With right-hander Ian Anderson on the mound for the Braves in Game 3, Christian Yelich may also return to the top-third of the lineup after hitting fifth against lefty Max Fried in Game 2. Yelich has reached safely three times in his first eight plate appearances of the NLDS.
He’s still not hitting for power, however; Yelich has one home run since Aug. 21.
“I’ll say it until the last pitch is thrown: I want ‘Yeli’ up there,” Brewers hitting coach Andy Haines said after the team worked out at Truist Park on Sunday. “He’s got another gear. He does. I don’t know how to prove it, but we all know [Ryan] Braun had it; Yeli has it, [Lorenzo] Cain has it. They get paid all that money for a reason.”
2. Face a starter not named Morton or Fried
Give credit where credit is due. In Morton, the Brewers beat a pitcher who has a 3.34 ERA in 67 1/3 postseason innings, and in Fried, they were shut out by a pitcher with MLB’s best ERA since the All-Star break.
In Game 3, the Brewers draw Anderson, who didn’t debut in the Majors until Aug. 26, 2020, but he will already be making his fifth career postseason start. He had a 3.58 ERA during the regular season and, like Brewers starter Freddy Peralta, missed some time with a right shoulder injury.
“I never like to get in the habit of giving the other side too much credit,” Haines said. “However, trying to see it clearly is important. We go back and watch it after to make sure it’s not emotional. I said after Morton’s game that I’m not sure I’ve seen a right-hander not named [Jacob] deGrom pitch better than that. I just haven’t. And then Fried, it’s like, you knew he was coming in having a really good second half. He just didn’t make many mistakes. When we got into an advantage count, man, he made pitches.

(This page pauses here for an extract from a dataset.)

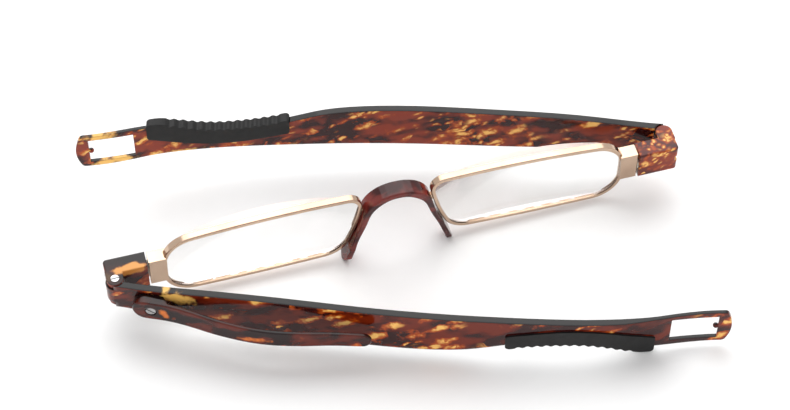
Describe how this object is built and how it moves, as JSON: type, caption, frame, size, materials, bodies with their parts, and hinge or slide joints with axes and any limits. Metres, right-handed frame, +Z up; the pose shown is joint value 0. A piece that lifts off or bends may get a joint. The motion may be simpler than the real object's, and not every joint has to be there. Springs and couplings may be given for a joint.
{
  "type": "folding reading glasses",
  "caption": "Slim half-eye reading glasses that fold into a pen: wire rims, saddle bridge, swivelling end blocks, flat tortoise temples with tip windows, rubber ear grips and a pocket clip.",
  "frame": {"origin": "middle of the bounding box at the height of the surface that the glasses rest on", "axes": "+X along the front from the wearer's left to right, +Y forward out of the lenses' front, +Z up; the front leans back 5.2 degrees as it rests"},
  "size_m": [0.1426, 0.0918, 0.0231],
  "materials": {
    "gold_metal": "polished pale champagne gold plate",
    "tortoise": "glossy tortoise cellulose acetate",
    "lens": "clear coated lens",
    "grip": "matte black moulded rubber",
    "steel": "bright machined steel",
    "bush": "natural nylon"
  },
  "bodies": {
    "front": {"right_rim": "gold_metal", "left_rim": "gold_metal", "right_lens": "lens", "left_lens": "lens", "bridge": "tortoise", "right_bridge_tab": "gold_metal", "left_bridge_tab": "gold_metal", "right_endpiece": "gold_metal", "left_endpiece": "gold_metal", "right_rim_lock_screw": "steel", "left_rim_lock_screw": "steel", "right_swivel_pin": "steel", "left_swivel_pin": "steel"},
    "left_bush": {"left_swivel_bush": "bush"},
    "right_bush": {"right_swivel_bush": "bush"},
    "left_block": {"left_end_block": "tortoise", "left_hinge_screw": "steel"},
    "right_block": {"right_end_block": "tortoise", "right_hinge_screw": "steel"},
    "left_arm": {"left_temple": "tortoise", "left_ear_grip": "grip", "clip_screw": "steel"},
    "right_arm": {"right_temple": "tortoise", "right_ear_grip": "grip"},
    "clip": {"pocket_clip": "tortoise"}
  },
  "joints": [
    {"name": "left_bush_swivel", "type": "hinge", "parent": "front", "child": "left_bush", "pos_m": [-0.0625, 0.00639, 0.01213], "axis": [-1, 0, 0], "range_deg": [0, 90]},
    {"name": "left_block_swivel", "type": "hinge", "parent": "left_bush", "child": "left_block", "pos_m": [-0.0625, 0.00639, 0.01213], "axis": [-1, 0, 0], "range_deg": [0, 90]},
    {"name": "right_bush_swivel", "type": "hinge", "parent": "front", "child": "right_bush", "pos_m": [0.0625, 0.00639, 0.01213], "axis": [1, 0, 0], "range_deg": [0, 90]},
    {"name": "right_block_swivel", "type": "hinge", "parent": "right_bush", "child": "right_block", "pos_m": [0.0625, 0.00639, 0.01213], "axis": [1, 0, 0], "range_deg": [0, 90]},
    {"name": "left_temple_hinge", "type": "hinge", "parent": "left_block", "child": "left_arm", "pos_m": [-0.06895, 0.00271, 0.0118], "axis": [0, 0.0906, -0.9959], "range_deg": [-20.4, 69.3]},
    {"name": "right_temple_hinge", "type": "hinge", "parent": "right_block", "child": "right_arm", "pos_m": [0.06895, 0.01008, 0.01247], "axis": [0, 0.0906, -0.9959], "range_deg": [-15, 74.7]},
    {"name": "clip_flex", "type": "hinge", "parent": "left_arm", "child": "clip", "pos_m": [-0.06168, -0.0035, 0.01123], "axis": [0, 0.0906, -0.9959], "range_deg": [0, 3.5], "stiffness_Nm_per_rad": 1.5}
  ]
}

“You have to tip your cap. I cringe doing it, but you have to. That’s why you say to beat premium pitching, your starter has to match them and then you have to get a big hit and capitalize on mistakes.”
3. Stop missing mistakes
Avisaíl García slugged .550 on fastballs in 2021, his highest slugging percentage on any pitch in any season of his career. In the eighth inning of Game 2, with two runners aboard, two outs and García representing the potential tying run, he got into a hitter’s count at 1-0 and then saw three consecutive fastballs from Braves reliever Tyler Matzek. All were in the middle of the strike zone between 96.5-96.8 mph. García fouled off all three pitches before striking out on a slider.

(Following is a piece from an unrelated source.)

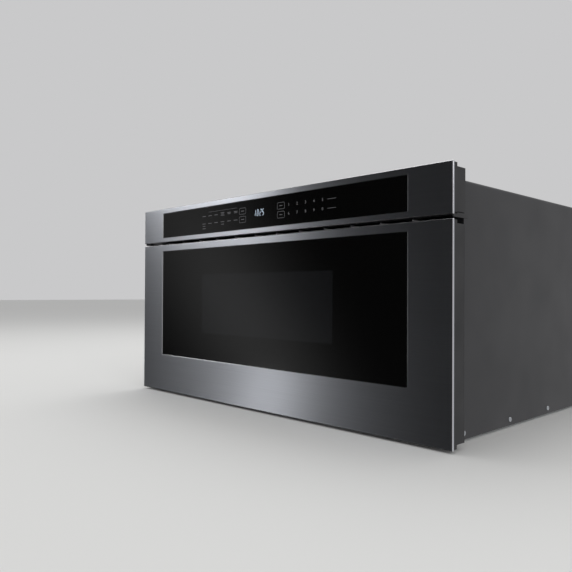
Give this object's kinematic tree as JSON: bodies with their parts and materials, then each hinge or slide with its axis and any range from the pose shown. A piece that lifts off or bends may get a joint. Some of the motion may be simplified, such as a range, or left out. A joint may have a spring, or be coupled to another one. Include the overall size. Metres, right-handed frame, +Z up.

Tyrone Taylor had a similar at-bat earlier in the game. The Brewers just missed prime opportunities against Braves relievers in a 3-0 loss that evened the series.
“We gave ourselves a chance,” Yelich said. “That’s what you want in those situations when you’re chasing a few runs -- just give yourself a chance to tie it with one swing of the bat.”
The Brewers have seen all three of the Braves’ bullpen “dudes,” as Craig Counsell put it Sunday: Matzek, Luke Jackson and closer Will Smith. There are no secrets anymore with the proliferation of digital video, but those live at-bats should help the hitters as the series continues.
“You’re not going to get second and third chances when you miss a pitch to hit,” Haines said. “You can’t just miss, man. You can’t do that. It’s not the regular season where you’ve got a bunch in front of you. You have to capitalize on misses and we have to step up to do what we want to do.”